The first modern novel to address the scandal of Irish Magdalene laundries when it was published in 1994, A Second Life continued to haunt Bolger’s imagination. He has never allowed its republication until he felt ready to retell the story in a new and even more compelling way. This reimagined text is therefore neither an old novel nor a new one, but a completely ‘renewed’ novel, that grows towards a spelling-binding, profoundly moving conclusion.

Author

Dermot Bolger
Born in Dublin in 1959, the novelist, playwright and poet Dermot Bolger is one of Ireland’s best-known writers. His fourteen novels include The Journey Home, A Second Life, Tanglewood, The Lonely Sea and Sky and An Ark of Light. In 2020 he published his first collection of short stories, Secrets Never Told. His debut play, The Lament for Arthur Cleary, received the Samuel Beckett Award. His numerous other plays include The Ballymun Trilogy, charting forty years of life in a Dublin working-class suburb; and most recently, Last Orders at the Dockside and an adaptation of James Joyce’s Ulysses, both staged by the Abbey Theatre.
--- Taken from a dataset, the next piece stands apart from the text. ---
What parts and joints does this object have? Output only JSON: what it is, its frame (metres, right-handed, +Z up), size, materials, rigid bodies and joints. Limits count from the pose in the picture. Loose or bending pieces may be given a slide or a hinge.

His ninth poetry collection, The Venice Suite: A Voyage Through Loss, appeared in 2012. He devised the best-selling collaborative novels Finbar’s Hotel and Ladies Night at Finbar’s Hotel, and edited numerous anthologies, including The Picador Book of Contemporary Irish Fiction.

A former Writer Fellow at Trinity College Dublin, Bolger writes for Ireland’s leading newspapers, and in 2012 was named Commentator of the Year at the NNI Journalism Awards. In 2021 he received The Lawrence O’Shaughnessy Award for Poetry. His tenth poetry collection, Other People's Lives, was published by New Island in 2022.